Les auteures, toutes trois membres de l’UJFP (Union française des Juifs pour la paix) ont cherché à restituer, à travers ce recueil, cette « longue tradition ». Elles ont donc rassemblé des textes d’auteur·e·s juifs et juives exclusivement – tout ou parties d’articles, conférences, extraits de livres, résolutions de congrès… – de la période des débuts du sionisme jusqu’à aujourd’hui, qu’elles présentent en cinq grandes parties. Voici comment elles justifient cette organisation du volume :
« De nos jours, le sionisme se perçoit et est perçu comme une qualité intrinsèque à la judéité et inséparable de la définition du judaïsme. Ainsi, ses partisans et adeptes opposent aux critiques antisionistes une rhétorique invariable articulée autour d’arguments répétitifs que l’on peut regrouper en cinq grandes thématiques.
« 1. Sionisme et judaïsme : les sionistes se présentent comme porteurs de la seule voix/voie juive authentique et légitime ; ils considèrent Israël comme le représentant du judaïsme et le centre de toute vie juive. Ils vont jusqu’à nier le caractère juif des antisionistes juifs accusés d’être dans “la haine de soi”.
« 2. Sionisme et question nationale : le sionisme prétend résoudre le “problème juif” par la “normalisation du peuple juif” à travers la création de son État-nation. En réfutant le caractère ethno-national du judaïsme, les antisionistes refusent la normalisation du peuple juif et donc son droit à l’autodétermination comme tout autre groupe national.
« 3. Sionisme et antisémitisme : le sionisme se présente comme la seule réponse à l’antisémitisme, et Israël comme le seul garant de la sécurité des Juifs à travers le monde. Il considère que la supposée “haine de soi” des antisionistes juifs les conduit à soutenir l’antisémitisme.
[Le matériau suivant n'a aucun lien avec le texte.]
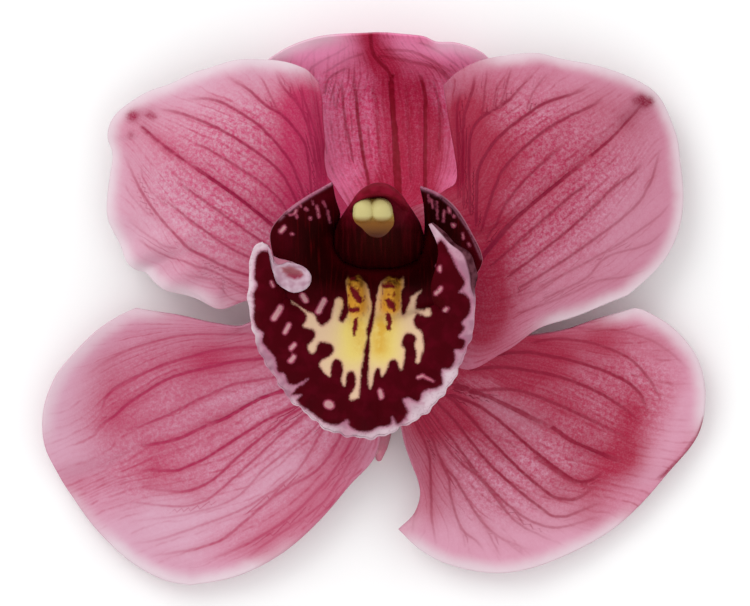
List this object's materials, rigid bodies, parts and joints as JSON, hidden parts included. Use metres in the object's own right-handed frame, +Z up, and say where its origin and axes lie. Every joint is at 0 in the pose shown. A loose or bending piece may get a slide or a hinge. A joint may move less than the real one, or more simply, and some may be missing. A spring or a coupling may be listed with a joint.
{
  "type": "cymbidium orchid bloom",
  "caption": "Cut orchid bloom lying face up, with broad waxy petals and sepals, a dark frilled lip, a hooded column and a short pedicel.",
  "frame": {"origin": "on the surface the bloom lies on, under the middle of its outline", "axes": "+Z up, out of the bloom's face; +Y from the lip towards the dorsal sepal; +X towards the right petal as the face is looked at"},
  "size_m": [0.1112, 0.0927, 0.0377],
  "materials": {
    "petal_left": "waxy petal, pink with crimson veins",
    "petal_right": "waxy petal, pink with crimson veins",
    "dorsal_sepal": "waxy sepal, rose with crimson veins",
    "lateral_sepal_left": "waxy sepal, rose with crimson veins",
    "lateral_sepal_right": "waxy sepal, rose with crimson veins",
    "lip": "velvety, maroon with a yellow middle and a pale frilled margin",
    "column": "waxy, dark maroon",
    "anther_cap": "smooth, pale yellow-green",
    "pedicel": "smooth, reddish green"
  },
  "bodies": {
    "root": {"dorsal_sepal": "dorsal_sepal", "lateral_sepal_left": "lateral_sepal_left", "lateral_sepal_right": "lateral_sepal_right", "petal_left": "petal_left", "petal_right": "petal_right", "lip": "lip", "column": "column", "anther_cap": "anther_cap", "pedicel": "pedicel"}
  },
  "joints": []
}
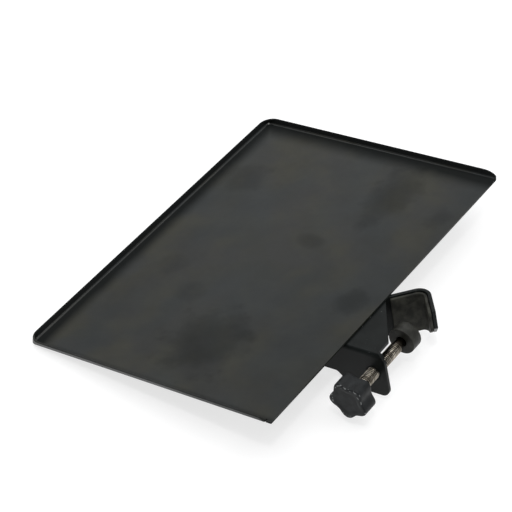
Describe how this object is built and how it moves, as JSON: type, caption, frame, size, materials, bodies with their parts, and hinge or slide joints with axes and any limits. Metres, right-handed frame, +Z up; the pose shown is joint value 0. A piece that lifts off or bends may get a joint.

« 4. Sionisme, impérialisme, colonialisme : le sionisme, en se considérant comme le fruit d’un mouvement d’émancipation et de libération nationale, accuse les antisionistes de délégitimer Israël en utilisant l’anathème de colonialisme et d’alliance avec l’impérialisme. Ainsi, ceux-ci feraient preuve d’un anti-américanisme et d’un anti-occidentalisme primaires.
« 5. Sionisme… et après ? : le sionisme juge qu’en soutenant le droit au retour des réfugiés palestiniens et la nécessité de dé-sioniser Israël à travers les propositions d’un État commun de la mer au Jourdain (État binational, ou État laïque de tous ses citoyens), les antisionistes œuvrent à la destruction de l’État d’Israël. »
Je ne proposerai ici que quelques « extraits des extraits », afin de donner une idée de la richesse du recueil (qui compte un peu plus de 350 pages). Les auteures elles-mêmes disent qu’elles ont « été surprises par la richesse et la diversité des matériaux et des prises de position juives antisionistes depuis plus d’un siècle », et que « l’ampleur des documents existants [les] a contraintes à une sélection ».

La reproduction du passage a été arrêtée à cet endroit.